According to Zhiwei Zhang, chief China economist at Nomura, softness in the housing space suggests overall investment growth will trend down in the coming months.
"We were struck how the leading indicators slowed across the board, highlighting downside risks to our below-consensus growth outlook," Zhang added. He forecasts gross domestic product (GDP) growth of 7.5 percent in the second quarter.
Another Week, Another Downgrade
The latest round of disappointing economic data prompted banks including RBS and Barclays to cut their growth forecasts for the mainland economy over the weekend.
RBS lowered its GDP growth forecast to 7.5 percent from 7.8 percent, while Barclays slashed its outlook to 7.4 percent from 7.9 percent. The latter's forecast is below the government's 7.5 percent annual target.

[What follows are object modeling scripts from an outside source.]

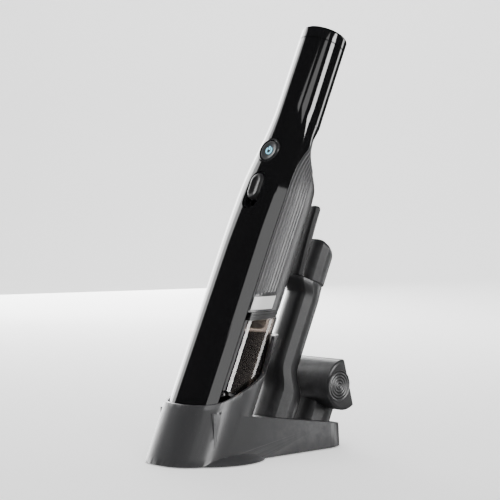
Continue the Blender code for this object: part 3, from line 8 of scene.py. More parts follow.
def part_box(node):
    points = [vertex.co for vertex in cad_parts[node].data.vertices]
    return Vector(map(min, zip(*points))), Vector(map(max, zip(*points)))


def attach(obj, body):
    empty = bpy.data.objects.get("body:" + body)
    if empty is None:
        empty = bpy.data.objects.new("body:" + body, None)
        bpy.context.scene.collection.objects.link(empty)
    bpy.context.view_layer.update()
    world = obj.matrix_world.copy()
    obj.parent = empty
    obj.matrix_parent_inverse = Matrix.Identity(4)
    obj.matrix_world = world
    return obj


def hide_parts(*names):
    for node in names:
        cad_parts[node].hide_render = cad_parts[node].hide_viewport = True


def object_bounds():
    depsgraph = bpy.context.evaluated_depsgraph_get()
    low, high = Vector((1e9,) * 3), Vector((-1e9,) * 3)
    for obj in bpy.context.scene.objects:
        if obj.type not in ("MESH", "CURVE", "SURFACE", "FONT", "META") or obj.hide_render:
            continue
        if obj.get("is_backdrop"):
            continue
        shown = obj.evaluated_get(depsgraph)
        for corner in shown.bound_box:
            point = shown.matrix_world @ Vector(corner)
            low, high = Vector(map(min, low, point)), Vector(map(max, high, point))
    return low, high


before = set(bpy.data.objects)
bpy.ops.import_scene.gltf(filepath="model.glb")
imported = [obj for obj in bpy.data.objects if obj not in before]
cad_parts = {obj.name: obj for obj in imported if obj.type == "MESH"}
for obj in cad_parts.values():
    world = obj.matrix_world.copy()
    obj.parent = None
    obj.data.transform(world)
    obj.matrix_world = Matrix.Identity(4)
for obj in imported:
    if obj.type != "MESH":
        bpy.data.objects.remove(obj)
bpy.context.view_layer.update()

# ---- the studio ----------------------------------------------------------------------------------------------------
# The whole set stands on a plain pale sweep under soft boxes. Gloss plastic shows little but what it mirrors, so the
# boxes are placed for the stripes they lay on the handle, the spine's flat facet and the dock.
FOOT_Y = -0.0784
VIEW_PITCH, VIEW_TURN = math.radians(87.81), math.radians(46.0)
SWEEP_HALF = 4.0


def put(name, data):
    """Puts a camera, a light or a mesh into the scene."""
    made = bpy.data.objects.new(name, data)
    bpy.context.scene.collection.objects.link(made)
    return made


def new_material(name):
    """A material, its node tree and its shader."""
    made = bpy.data.materials.new(name)
    made.use_nodes = True
    return made, made.node_tree, made.node_tree.nodes["Principled BSDF"]


camera = put("camera", bpy.data.cameras.new("camera"))
camera.location = (1.0723, -0.9607 + FOOT_Y, 0.2357)
camera.rotation_euler = (VIEW_PITCH, 0.0, VIEW_TURN)
camera.data.lens = 122.4
camera.data.sensor_width = 36.0
camera.data.clip_end = 50.0
bpy.context.scene.camera = camera

sweep_bm = bmesh.new()
sweep_rows = []
turn = Matrix.Rotation(VIEW_TURN, 3, "Z")
for along, height in ((-4.0, 0.0), (1.6, 0.0), (2.1, 0.04), (2.5, 0.18), (2.8, 0.42), (3.0, 0.8), (3.05, 3.2)):
    edges = [turn @ Vector((side, along, height)) for side in (-SWEEP_HALF, SWEEP_HALF)]
    sweep_rows.append([sweep_bm.verts.new(point) for point in edges])
for lower, upper in zip(sweep_rows, sweep_rows[1:]):
    sweep_bm.faces.new((lower[0], lower[1], upper[1], upper[0]))
sweep_mesh = bpy.data.meshes.new("pale sweep")
sweep_bm.to_mesh(sweep_mesh)
sweep_bm.free()
sweep_mesh.shade_smooth()
paper, _, paper_shader = new_material("pale paper")
paper_shader.inputs["Base Color"].default_value = (0.93, 0.93, 0.93, 1.0)
paper_shader.inputs["Roughness"].default_value = 0.9
paper_shader.inputs["Specular IOR Level"].default_value = 0.1
paper_shader.inputs["Emission Color"].default_value = (1.0, 1.0, 1.0, 1.0)
paper_shader.inputs["Emission Strength"].default_value = 0.48
sweep_mesh.materials.append(paper)
sweep = put("pale sweep", sweep_mesh)
sweep.visible_glossy = False
sweep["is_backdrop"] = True


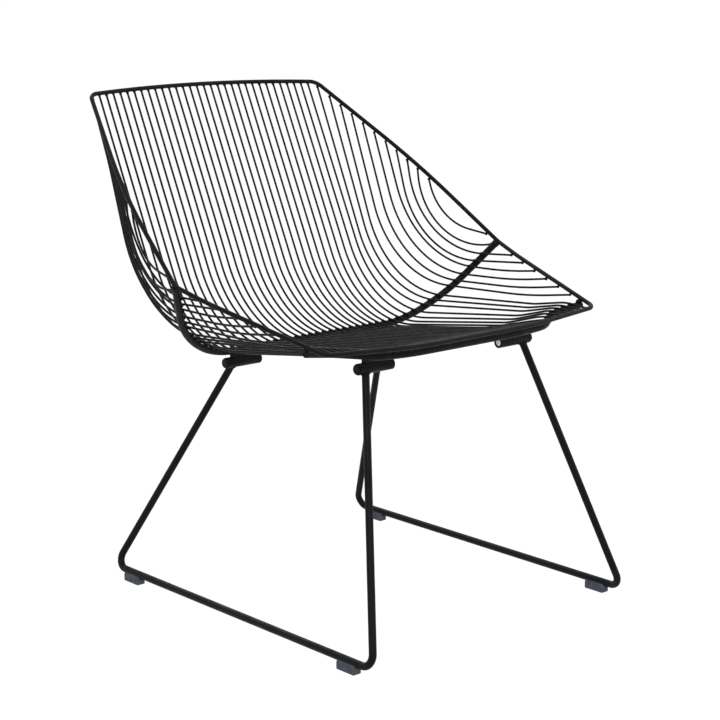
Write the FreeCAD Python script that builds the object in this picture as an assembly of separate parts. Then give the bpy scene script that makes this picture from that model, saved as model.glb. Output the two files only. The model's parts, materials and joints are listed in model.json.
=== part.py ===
"""Wire mesh lounge chair: a wire bucket inside a rod rim, on two bent sled legs.

All sizes are millimetres. +Z is up, the sitter faces -Y, the chair is mirrored
about the plane X = 0 and the feet stand on Z = 0. The side with negative X is
the sitter's right. Points are given with Y measured from the middle between the
front and the rear feet. Pieces are written with Y measured from the middle of
the whole chair.
"""
import math
import os

import FreeCAD
import Part

# Y of the middle of the whole chair, since the back leans out past the rear feet
CHAIR_MIDDLE_Y = 47.8

# Rod and wire diameters
WIRE_D = 3.3
RIM_D = 6.6
CROSS_ROD_D = 11.0
LEG_D = 11.0

# Clearance left between pieces that touch or are welded together
CLEARANCE = 0.3

# Distance from the axis of a cross rod to that of a wire that lies on it
TOUCHING = (CROSS_ROD_D + WIRE_D) / 2 + CLEARANCE

# A corner whose half angle is wider than this is left as a straight run
STRAIGHT_HALF_ANGLE = math.radians(89.98)

# Height of the rim's axis at the middle of the front; bucket and leg tops rise with it
SEAT_HEIGHT = 430.0

# Wires: one on the centre line and mirrored pairs numbered outwards from it
WIRE_PITCH = 14.0
LAST_TOP_WIRE = 15
LAST_FRONT_WIRE = 18
KINK_WIRE = 25
EDGE_WIRE = 26

# Corner points of the bucket have their height measured from the seat height. Those near a
# corner of the rim have their X measured from the last wire that ends on its top or front.
TOP_WIRE_X = LAST_TOP_WIRE * WIRE_PITCH
FRONT_WIRE_X = LAST_FRONT_WIRE * WIRE_PITCH

# Rim: corner points of its left half, read from the top centre round to the front centre
RIM_TOP_CENTER = (0.0, 402.0, 327.0)
RIM_TOP_CORNER = (17.0, 375.5, 316.0)
RIM_SIDE_BOW = (84.5, 196.5, 187.5)
RIM_KINK = (112.5, 35.5, 72.5)
RIM_LOW_BOW = (101.5, -17.5, 56.5)
RIM_FRONT_CORNER = (15.0, -221.0, 6.5)
RIM_FRONT_BOW = (114.0, -236.0, 0.0)

# Bend radius of the rim at each of those points
RIM_TOP_CENTER_R = 1700.0
RIM_TOP_CORNER_R = 20.0
RIM_SIDE_BOW_R = 1060.0
RIM_KINK_R = 26.0
RIM_LOW_BOW_R = 780.0
RIM_FRONT_CORNER_R = 18.0
RIM_FRONT_BOW_R = 600.0

# Rear cross rod: a U in one tilted plane, hung between the kinks of the rim
REAR_ROD_SIDE = (54.5, 97.5, -15.7)
REAR_ROD_SIDE_R = 185.0
REAR_ROD_FLOOR = (-20.5, 126.8, -56.9)
REAR_ROD_FLOOR_R = 135.0

# Front cross rod: follows the front of the rim, set back from it, and rises at both ends
FRONT_ROD_SETBACK = 18.5
FRONT_ROD_TURN_INSIDE_CORNER = 102.0
FRONT_ROD_TURN_R = 50.0
FRONT_ROD_RISE = (-34.0, -181.0, -4.0)
FRONT_ROD_RISE_R = 40.0
FRONT_ROD_END_FROM_KINK = 236.0
FRONT_ROD_END_DROP = 9.6

# Main bend of the wires, and how steeply they lean back above it
WIRE_BEND_R = 176.0
BACK_ANGLE = 64.2
BACK_ANGLE_STEP = 1.5
HIGHEST_BEND = -20.0
SIDE_BACK_ANGLE = 70.0
LAST_WIRES_ANGLE_STEP = 2.6
LAST_WIRES_BEND_R = 155.0
LAST_WIRES_LEAN_STEP = 4.5

# Second, very slight bend: its share of the way to the front and its rise over the straight
LAST_TWICE_BENT_WIRE = 22
SAG_SHARE = 0.75
SAG_RISE = -0.022
SAG_BEND_R = 700.0

# Wires near the front corners sag less and are also bent over the rising end of the front rod
FIRST_CREST_WIRE = 12
SAG_FADE = 0.003
CREST_SAG_BEND_R = 150.0
CREST_SHARE = 0.6
CREST_BEND_R = 105.0
HIGHEST_CREST = 22.5

# Where the outer wires leave the side of the rim, measured along it from the top corner
SIDE_START_OFFSET = 2.0
SIDE_START_STEP = 25.6

# Where they come back to the rim, measured along it from the kink
SIDE_END_OFFSET = 57.0
SIDE_END_STEP = 33.0

# The two outermost wires end beside the kink, the first of them on the rear cross rod
KINK_WIRE_END = 4.3
KINK_WIRE_ANGLE = 85.5
KINK_WIRE_DROP = 44.6
KINK_WIRE_BEND_R = 119.0
EDGE_WIRE_END = -14.3
EDGE_WIRE_ANGLE = 76.1
EDGE_WIRE_DROP = -15.8
EDGE_WIRE_BEND_R = 97.0

# Sled legs: corner at the floor and the points where the axes meet the bracket sleeves
LEG_FLOOR_X = 254.5
LEG_FLOOR_Y = 301.5
LEG_AXIS_Z = 15.8
LEG_BEND_R = 16.0
FRONT_LEG_TOP = (155.7, -176.0, -33.6)
REAR_LEG_TOP = (151.7, 125.0, -73.6)

# Bracket sleeves, their bolts, washers and end caps; all turned about a line along X
SLEEVE_D = 16.5
SLEEVE_LENGTH = 64.0
SLEEVE_PAST_LEG = 15.0
BOLT_D = 6.0
BOLT_HEAD_D = 9.4
BOLT_HEAD_LENGTH = 6.0
BOLT_SOCKET_FLATS = 5.0
BOLT_SOCKET_DEPTH = 3.0
BOLT_RECESS = 1.0
BOLT_LENGTH = 46.0
WASHER_THICKNESS = 1.2
COLLAR_LENGTH = 9.0
COLLAR_CHAMFER = 0.6
CAP_STEM_D = 9.4
CAP_STEM_LENGTH = 7.0
CAP_D = 15.0
CAP_THICKNESS = 2.5

# Saddles: short blocks that carry the seat on the sleeves
SADDLE_LENGTH = 48.0
SADDLE_WIDTH = 10.0
SADDLE_FROM_INNER_END = 4.0
REAR_SADDLE_BELOW_ROD_AXIS = 1.5

# Feet: soft glides pushed up under the floor rods
FOOT_LENGTH = 37.0
FOOT_WIDTH = 14.5
FOOT_HEIGHT = 14.0
FOOT_FROM_CORNER = 31.5
FOOT_EDGE_R = 1.5


def bucket_point(point, wire_x=0.0):
    """Place of a bucket point whose X is measured from a wire and whose Z from the seat."""
    x, y, z = point
    return FreeCAD.Vector(wire_x + x, y, SEAT_HEIGHT + z)


def mirrored(point):
    """Return the point on the other side of the chair."""
    return FreeCAD.Vector(-point.x, point.y, point.z)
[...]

Jian Chang, economist at Barclays, said the bank's target reflected the new leadership's "tolerance for slower growth."
"We now think Premier Li's [Keqiang] bottom line for growth is probably lowered to 7 percent from 7.5 percent. His recent speeches highlighted the challenges for China to reach the 7 percent target in this decade and the need to accelerate structural reforms to unleash growth potential," she said.
Chang believes Beijing will lower its growth target for 2014 to 7 percent, but actual growth will be stagnant around 7.4 percent closer to this year's target.
"Fundamentally, China is going through a transition period, and pain is unavoidable, as the economy experiences a deflating of the global demand and domestic investment bubble, while searching for new growth drivers and impetus through upgrading, innovation, and more balanced growth," Chang added.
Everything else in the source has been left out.